The entries below contain a line with "cad_parts[node].hide_render = cad_parts[node].hide_viewport" and a line with "HIP_RING = (166, 128, 138)". Quote exactly those two lines and all lines between them.

═══ DATA ROWS ═══

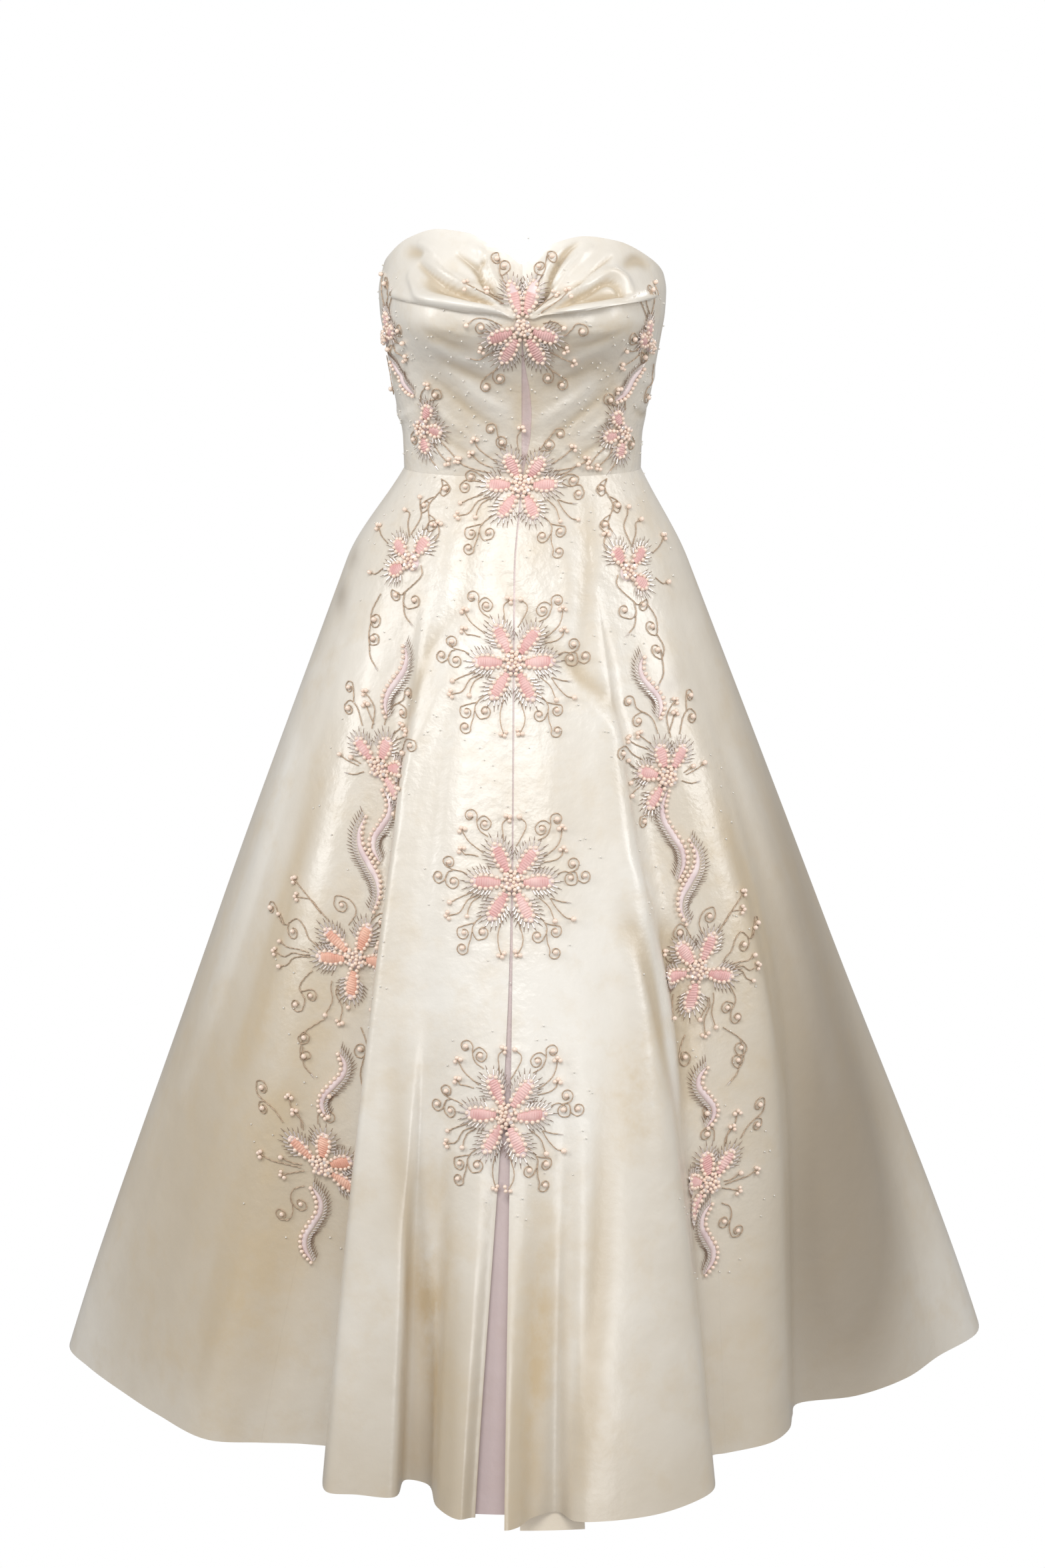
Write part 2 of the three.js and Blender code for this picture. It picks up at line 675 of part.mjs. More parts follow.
// A flower pad: a low mound of petals on a round base that follows the panels below it
function flowerPad(line, across, height, radius, petals) {
  const lobe = (angle) => {
    const nearest = Math.min(
      ...petals.map((petal) => Math.abs(((angle - petal + 540) % 360) - 180)),
    );
    return Math.exp(-((nearest / PETAL_SPREAD) ** 2));
  };
  const base = [];
  const top = [];
  for (let ring = 1; ring <= PAD_RINGS; ring += 1) {
    for (let sector = 0; sector < PAD_SECTORS; sector += 1) {
      const angle = (360 / PAD_SECTORS) * sector;
      const lift = lobe(angle);
      const reach = ((radius * ring) / PAD_RINGS) * lerp(BETWEEN_PETALS.reach, 1, lift);
      const inner = lerp(BETWEEN_PETALS.height, PETAL_HEIGHT, lift);
      const thick = ring === PAD_RINGS ? PAD_RIM : inner;
      const away = across + reach * Math.cos(toRadians(angle));
      const up = height + reach * Math.sin(toRadians(angle));
      base.push(overFace(line, away, up, PAD_CLEAR));
      top.push(overFace(line, away, up, PAD_CLEAR + thick));
    }
  }
  const hub = (out) => overFace(line, across, height, PAD_CLEAR + out);
  const points = [...base, hub(0), ...top, hub(CLUSTER_HEIGHT)];
  const perSide = base.length + 1;
  const faces = [];
  const at = (ring, sector, side) => {
    if (ring === 0) return side * perSide + base.length;
    return side * perSide + (ring - 1) * PAD_SECTORS + (sector % PAD_SECTORS);
  };
  for (let sector = 0; sector < PAD_SECTORS; sector += 1) {
    faces.push(at(0, 0, 1), at(1, sector, 1), at(1, sector + 1, 1));
    faces.push(at(0, 0, 0), at(1, sector + 1, 0), at(1, sector, 0));
    for (let ring = 1; ring < PAD_RINGS; ring += 1) {
      const [a, b] = [at(ring, sector, 1), at(ring + 1, sector, 1)];
      const [c, d] = [at(ring + 1, sector + 1, 1), at(ring, sector + 1, 1)];
      faces.push(a, b, c, a, c, d);
      const [e, f] = [at(ring, sector, 0), at(ring + 1, sector, 0)];
      const [g, h] = [at(ring + 1, sector + 1, 0), at(ring, sector + 1, 0)];
      faces.push(e, g, f, e, h, g);
    }
    const [p, q] = [at(PAD_RINGS, sector, 0), at(PAD_RINGS, sector + 1, 0)];
    const [r, s] = [at(PAD_RINGS, sector + 1, 1), at(PAD_RINGS, sector, 1)];
    faces.push(p, q, r, p, r, s);
  }
  return geometryFrom(points.flatMap((p) => [p.x, p.y, p.z]), faces);
}

// A feather leaf: a low ridge along a curved middle line
function leafPad(line, middle) {
  const spine = new THREE.SplineCurve(middle.map((pair) => new THREE.Vector2(...pair)));
  const sections = evenly(0, 1, LEAF_SECTIONS);
  const rib = (share, out) => {
    const centre = spine.getPoint(share);
    const ahead = spine.getTangent(share);
    const width = lerp(LEAF_TIP_WIDTH, LEAF_WIDTH, Math.sin(Math.PI * share) ** 0.7) / 2;
    return [-1, 0, 1].map((side) => {
      const across = centre.x - ahead.y * side * width;
      const height = centre.y + ahead.x * side * width;
      const thick = side === 0 ? LEAF_HEIGHT : PAD_RIM;
      return overFace(line, across, height, PAD_CLEAR + out * thick);
    });
  };
  const outer = sections.map((share) => rib(share, 1));
  const inner = sections.map((share) => rib(share, 0));
  return solidBetween(outer, inner);
}

function addEmbroidery() {
  for (const [name, line, across, height, radius, petals] of FLOWERS) {
    addPiece(name, flowerPad(LINES[line], across, height, radius, petals), "embroidery");
  }
  for (const [name, line, middle] of LEAVES) {
    addPiece(name, leafPad(LINES[line], middle), "leaf");
  }
}

addBodice();
addSkirt();
addUnderlays();
addEmbroidery();

export default gown;
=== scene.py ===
import math

import bpy
import numpy as np
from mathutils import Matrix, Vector


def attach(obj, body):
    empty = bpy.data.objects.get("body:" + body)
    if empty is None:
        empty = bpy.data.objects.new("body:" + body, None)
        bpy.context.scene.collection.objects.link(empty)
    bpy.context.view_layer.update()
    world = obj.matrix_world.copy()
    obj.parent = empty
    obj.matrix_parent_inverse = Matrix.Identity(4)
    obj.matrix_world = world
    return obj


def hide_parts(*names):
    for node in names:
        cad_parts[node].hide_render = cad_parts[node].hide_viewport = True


# A strapless satin ball gown, filled out as worn. Tables are in millimetres and degrees, with +Z up,
# -Y the front and +X the wearer's left, and meshes are made in metres.

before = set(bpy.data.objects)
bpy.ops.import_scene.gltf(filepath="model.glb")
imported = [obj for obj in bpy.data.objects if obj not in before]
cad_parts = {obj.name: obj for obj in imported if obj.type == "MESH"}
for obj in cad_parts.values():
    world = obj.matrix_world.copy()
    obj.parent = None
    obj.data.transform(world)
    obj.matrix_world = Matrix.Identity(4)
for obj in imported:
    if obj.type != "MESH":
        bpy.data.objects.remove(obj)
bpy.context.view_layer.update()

MM = 0.001
WALL = 1.6
UNDERLAY_WALL = 1.2
SEAM_GAP = 0.04
SKIRT_DROP = 894
HIP_SHARE = 0.1
MID_SHARE = 0.5
HIP_SHIFT = -5
HEM_FLATTENING = 0.85
SIDE_SEAM_TURN = 84
SIDE_BACK_TURN = 126
KNOT_HEIGHT = 150
WAIST_RING = (114.5, 85, 93)
HIP_RING = (166, 128, 138)

# Bodice rings: height, half width, depth in front, depth behind
BODICE_RINGS = [
    (0, 114.5, 85, 93),
    (31, 115.5, 86, 94),
    (57, 120.5, 90, 97),
    (80, 125, 95, 100),
    (105, 129, 102, 104),
    (128, 133, 108, 107),
    (150, 136.5, 110, 110),
    (170, 137.5, 109, 111),
    (193, 133, 103, 109),
    (214, 126.5, 97.5, 106),
    (235, 118, 91, 103),
]
CUP = {"turn": 31, "height": 150, "out": 34, "wide": 25, "up": 52, "down": 38, "sideways": 0.6}

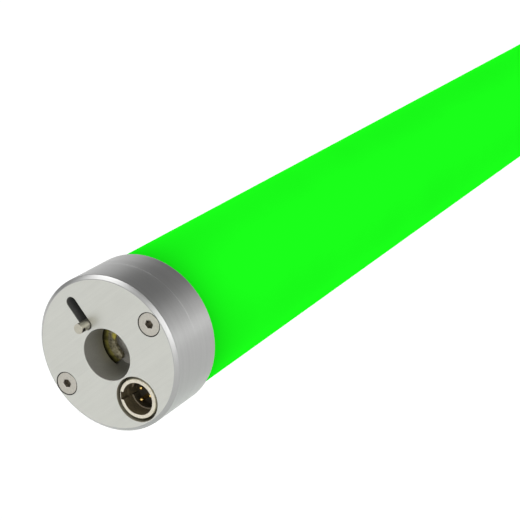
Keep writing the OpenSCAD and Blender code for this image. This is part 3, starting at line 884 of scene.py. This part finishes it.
def socket_insulator():
    top, end, barrel_end, outer_r = INSULATOR_LOW.z, INSULATOR_HIGH.z, SHELL_HIGH.z, INSULATOR_HIGH.x
    profile = softened([(SHELL_RI - 1.5, top), (outer_r, top), (outer_r, barrel_end),
                        (BOSS_R, barrel_end), (BOSS_R, end)], SMALL_CORNER)
    cutters = [hole(SHELL_RI - INSULATOR_LIP, top, INSULATOR_FLOOR),
               keyway(top - OVER, INSULATOR_FLOOR)]
    for angle in CONTACT_ANGLES:
        way = bar(CONTACT_R + CLOSE_FIT, INSULATOR_FLOOR - OVER, end + OVER, x=CONTACT_CIRCLE_R)
        cutters.append(turned(way, angle))
    return moved(carved(lathe(profile), cutters), y=SOCKET_Y)


def insulator_finish(face):
    """Painted light: a lighter brown on the lip's front, where light falls."""
    front = face.calc_center_median().z < INSULATOR_LOW.z + SLACK
    return insulator_lit_lip if front else insulator_black


def socket_contact():
    """A pin with a round tip in front and a solder cup behind."""
    tip, back, cup_end = CONTACT_LOW.z, INSULATOR_HIGH.z, CONTACT_HIGH.z
    dome = [(CONTACT_R * math.sin(a), tip + CONTACT_R * (1 - math.cos(a)))
            for a in (math.radians(10 * k) for k in range(1, 10))]
    body = lathe(dome + [(CONTACT_R, back), (CUP_R, back), (CUP_R, cup_end)], FINE // 2)
    cup_ri = CUP_R - CUP_WALL
    return carved(body, [lathe([(cup_ri, back + CUP_FLOOR), (cup_ri, cup_end + OVER)], FINE // 2)])


def socket_contacts():
    contacts = [turned(moved(socket_contact(), x=CONTACT_CIRCLE_R), angle) for angle in CONTACT_ANGLES]
    return moved(joined(*contacts), y=SOCKET_Y)


piece("socket_barrel", socket_shell(), [nickel, barrel_metal, barrel_shade_metal], ["socket_shell"],
      finish=shell_finish)
piece("socket_insert", socket_insulator(), [insulator_black, insulator_lit_lip], ["socket_insulator"],
      finish=insulator_finish)
piece("socket_pins", socket_contacts(), [gold], ["socket_contacts"])


# ---- Studio --------------------------------------------------------------------------------------

def pale_floor():
    """A wide matt floor, far enough below the tube that its shadow stays soft."""
    size, depth = 12.0, -0.30
    mesh = bpy.data.meshes.new("floor")
    corners = [(-size, -size, depth), (size, -size, depth), (size, size, depth), (-size, size, depth)]
    mesh.from_pydata(corners, [], [(0, 1, 2, 3)])
    floor = bpy.data.objects.new("floor", mesh)
    bpy.context.scene.collection.objects.link(floor)
    g = Finish("floor_paint")
    grain = g.noise(g.place, 4, detail=2)
    paint = g.ramp(grain, (0.0, (0.88, 0.88, 0.88)), (1.0, (0.92, 0.92, 0.92)))
    g.set(Base_Color=paint, Roughness=0.9, Specular_IOR_Level=0.1, Emission_Color=paint,
          Emission_Strength=0.25)
    mesh.materials.append(g.material)


# Brightness of the studio by height, from the horizon to overhead, and its soft lamps: each has the
# direction of its centre, its radius in degrees and what it adds.
SKY = [(0.0, 1.45), (0.15, 1.16), (0.3, 1.25), (0.4, 1.16), (0.46, 0.81), (0.51, 0.46), (0.57, 0.23),
       (0.65, 0.38), (0.85, 0.36), (0.97, 1.0)]
LAMPS = [((-0.57, -0.69, 0.40), 31, 2.9),
         ((-0.34, 0.49, 0.80), 27, 4.6),
         ((0.10, 0.97, 0.20), 24, -0.9),
         ((0.82, -0.55, -0.03), 16, 1.5)]


def studio_sky():
    """A pale horizon, a grey band above it, and soft lamps."""
    world = bpy.data.worlds.new("studio")
    bpy.context.scene.world = world
    world.use_nodes = True
    sky = Graph(world.node_tree)
    direction = sky.coordinates["Generated"]
    peak = max(level for _, level in SKY)
    stops = [(height, (level / peak,) * 3) for height, level in SKY]
    total = sky.math("MULTIPLY", sky.ramp(sky.parts(direction)["Z"], *stops), peak)
    for centre, radius, level in LAMPS:
        dot = sky.add("ShaderNodeVectorMath", operation="DOT_PRODUCT")
        sky.link(direction, dot.inputs[0])
        dot.inputs[1].default_value = Vector(centre).normalized()
        edge = math.cos(math.radians(radius))
        glow = sky.span(dot.outputs["Value"], edge, 1.0, 0.0, level, smooth=True)
        total = sky.math("ADD", total, glow)
    background = sky.add("ShaderNodeBackground")
    sky.link(total, background.inputs["Strength"])
    output = sky.add("ShaderNodeOutputWorld")
    sky.link(background.outputs["Background"], output.inputs["Surface"])


def camera():
    """Looks down the tube from in front of the front cap. The eye's place is in radii of the cap."""
    heading, pitch = math.radians(28.90), math.radians(20.09)
    level = Vector((math.cos(heading), math.sin(heading), 0)) * math.cos(pitch)
    forward = level - Vector((0, 0, math.sin(pitch)))
    data = bpy.data.cameras.new("camera")
    data.sensor_width = 36
    data.lens = 103.25
    eye = bpy.data.objects.new("camera", data)
    eye.location = Vector((-13.469, -9.533, 7.209)) * CAP_R * MM
    eye.rotation_euler = forward.to_track_quat("-Z", "Y").to_euler()
    bpy.context.scene.collection.objects.link(eye)
    bpy.context.scene.camera = eye


pale_floor()
studio_sky()
camera()
bpy.context.scene.view_settings.view_transform = "Standard"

═══

_WRITTEN RESPONSE:_
        cad_parts[node].hide_render = cad_parts[node].hide_viewport = True


# A strapless satin ball gown, filled out as worn. Tables are in millimetres and degrees, with +Z up,
# -Y the front and +X the wearer's left, and meshes are made in metres.

before = set(bpy.data.objects)
bpy.ops.import_scene.gltf(filepath="model.glb")
imported = [obj for obj in bpy.data.objects if obj not in before]
cad_parts = {obj.name: obj for obj in imported if obj.type == "MESH"}
for obj in cad_parts.values():
    world = obj.matrix_world.copy()
    obj.parent = None
    obj.data.transform(world)
    obj.matrix_world = Matrix.Identity(4)
for obj in imported:
    if obj.type != "MESH":
        bpy.data.objects.remove(obj)
bpy.context.view_layer.update()

MM = 0.001
WALL = 1.6
UNDERLAY_WALL = 1.2
SEAM_GAP = 0.04
SKIRT_DROP = 894
HIP_SHARE = 0.1
MID_SHARE = 0.5
HIP_SHIFT = -5
HEM_FLATTENING = 0.85
SIDE_SEAM_TURN = 84
SIDE_BACK_TURN = 126
KNOT_HEIGHT = 150
WAIST_RING = (114.5, 85, 93)
HIP_RING = (166, 128, 138)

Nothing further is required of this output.